Prompt: Quote the whole listing verbatim.

====== Provided material

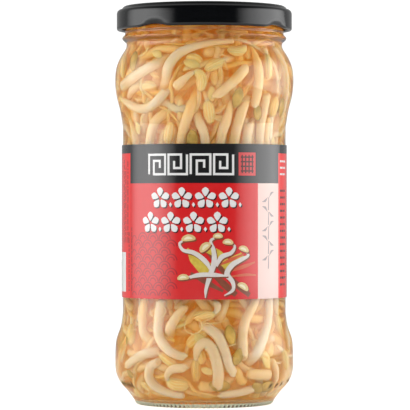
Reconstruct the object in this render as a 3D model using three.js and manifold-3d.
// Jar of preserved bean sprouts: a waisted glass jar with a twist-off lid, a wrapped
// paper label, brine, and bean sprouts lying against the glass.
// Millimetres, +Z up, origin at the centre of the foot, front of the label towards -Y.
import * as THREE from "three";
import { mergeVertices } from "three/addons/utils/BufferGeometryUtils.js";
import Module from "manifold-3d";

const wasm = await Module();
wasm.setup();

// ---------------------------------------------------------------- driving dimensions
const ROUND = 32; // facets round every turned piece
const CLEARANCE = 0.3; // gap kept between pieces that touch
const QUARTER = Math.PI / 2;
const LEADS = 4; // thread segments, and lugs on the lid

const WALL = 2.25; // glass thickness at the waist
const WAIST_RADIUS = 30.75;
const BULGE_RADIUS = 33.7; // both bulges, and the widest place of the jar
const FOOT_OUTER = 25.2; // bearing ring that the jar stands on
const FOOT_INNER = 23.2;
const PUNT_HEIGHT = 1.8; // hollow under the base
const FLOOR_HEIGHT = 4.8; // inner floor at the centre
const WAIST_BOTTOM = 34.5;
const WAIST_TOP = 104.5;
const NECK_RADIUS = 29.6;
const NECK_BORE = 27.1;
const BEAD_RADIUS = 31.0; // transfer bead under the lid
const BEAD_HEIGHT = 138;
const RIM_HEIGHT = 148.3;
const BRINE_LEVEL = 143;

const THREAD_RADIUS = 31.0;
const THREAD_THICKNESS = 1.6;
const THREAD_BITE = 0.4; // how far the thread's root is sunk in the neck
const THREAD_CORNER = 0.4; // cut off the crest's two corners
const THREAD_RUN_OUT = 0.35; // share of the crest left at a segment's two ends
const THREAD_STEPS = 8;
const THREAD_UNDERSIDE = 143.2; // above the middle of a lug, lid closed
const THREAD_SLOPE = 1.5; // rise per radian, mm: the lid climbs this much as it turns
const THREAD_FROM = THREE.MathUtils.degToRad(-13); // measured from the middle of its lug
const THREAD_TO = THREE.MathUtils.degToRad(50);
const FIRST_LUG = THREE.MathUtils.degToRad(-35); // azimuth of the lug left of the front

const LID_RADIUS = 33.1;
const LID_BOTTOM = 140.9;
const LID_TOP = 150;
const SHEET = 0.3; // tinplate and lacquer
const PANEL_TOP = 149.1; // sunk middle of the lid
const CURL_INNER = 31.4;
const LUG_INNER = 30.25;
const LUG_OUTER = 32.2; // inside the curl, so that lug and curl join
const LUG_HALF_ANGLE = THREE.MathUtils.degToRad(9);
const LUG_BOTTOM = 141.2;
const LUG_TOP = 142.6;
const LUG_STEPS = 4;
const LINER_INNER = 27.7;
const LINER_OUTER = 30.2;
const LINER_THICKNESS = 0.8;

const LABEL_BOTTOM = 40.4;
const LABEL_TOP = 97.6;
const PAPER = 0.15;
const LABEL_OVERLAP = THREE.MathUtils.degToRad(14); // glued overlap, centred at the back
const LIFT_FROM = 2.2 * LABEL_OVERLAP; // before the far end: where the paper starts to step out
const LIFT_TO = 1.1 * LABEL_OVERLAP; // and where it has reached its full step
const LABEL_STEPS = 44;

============

Exercise answer:
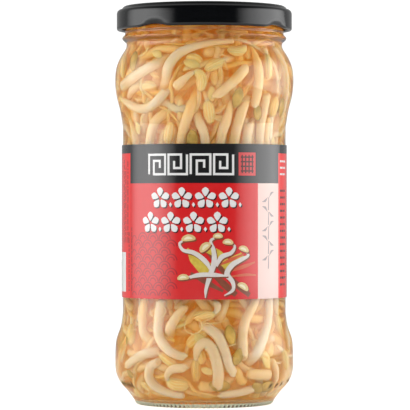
Reconstruct the object in this render as a 3D model using three.js and manifold-3d.
// Jar of preserved bean sprouts: a waisted glass jar with a twist-off lid, a wrapped
// paper label, brine, and bean sprouts lying against the glass.
// Millimetres, +Z up, origin at the centre of the foot, front of the label towards -Y.
import * as THREE from "three";
import { mergeVertices } from "three/addons/utils/BufferGeometryUtils.js";
import Module from "manifold-3d";

const wasm = await Module();
wasm.setup();

// ---------------------------------------------------------------- driving dimensions
const ROUND = 32; // facets round every turned piece
const CLEARANCE = 0.3; // gap kept between pieces that touch
const QUARTER = Math.PI / 2;
const LEADS = 4; // thread segments, and lugs on the lid

const WALL = 2.25; // glass thickness at the waist
const WAIST_RADIUS = 30.75;
const BULGE_RADIUS = 33.7; // both bulges, and the widest place of the jar
const FOOT_OUTER = 25.2; // bearing ring that the jar stands on
const FOOT_INNER = 23.2;
const PUNT_HEIGHT = 1.8; // hollow under the base
const FLOOR_HEIGHT = 4.8; // inner floor at the centre
const WAIST_BOTTOM = 34.5;
const WAIST_TOP = 104.5;
const NECK_RADIUS = 29.6;
const NECK_BORE = 27.1;
const BEAD_RADIUS = 31.0; // transfer bead under the lid
const BEAD_HEIGHT = 138;
const RIM_HEIGHT = 148.3;
const BRINE_LEVEL = 143;

const THREAD_RADIUS = 31.0;
const THREAD_THICKNESS = 1.6;
const THREAD_BITE = 0.4; // how far the thread's root is sunk in the neck
const THREAD_CORNER = 0.4; // cut off the crest's two corners
const THREAD_RUN_OUT = 0.35; // share of the crest left at a segment's two ends
const THREAD_STEPS = 8;
const THREAD_UNDERSIDE = 143.2; // above the middle of a lug, lid closed
const THREAD_SLOPE = 1.5; // rise per radian, mm: the lid climbs this much as it turns
const THREAD_FROM = THREE.MathUtils.degToRad(-13); // measured from the middle of its lug
const THREAD_TO = THREE.MathUtils.degToRad(50);
const FIRST_LUG = THREE.MathUtils.degToRad(-35); // azimuth of the lug left of the front

const LID_RADIUS = 33.1;
const LID_BOTTOM = 140.9;
const LID_TOP = 150;
const SHEET = 0.3; // tinplate and lacquer
const PANEL_TOP = 149.1; // sunk middle of the lid
const CURL_INNER = 31.4;
const LUG_INNER = 30.25;
const LUG_OUTER = 32.2; // inside the curl, so that lug and curl join
const LUG_HALF_ANGLE = THREE.MathUtils.degToRad(9);
const LUG_BOTTOM = 141.2;
const LUG_TOP = 142.6;
const LUG_STEPS = 4;
const LINER_INNER = 27.7;
const LINER_OUTER = 30.2;
const LINER_THICKNESS = 0.8;

const LABEL_BOTTOM = 40.4;
const LABEL_TOP = 97.6;
const PAPER = 0.15;
const LABEL_OVERLAP = THREE.MathUtils.degToRad(14); // glued overlap, centred at the back
const LIFT_FROM = 2.2 * LABEL_OVERLAP; // before the far end: where the paper starts to step out
const LIFT_TO = 1.1 * LABEL_OVERLAP; // and where it has reached its full step
const LABEL_STEPS = 44;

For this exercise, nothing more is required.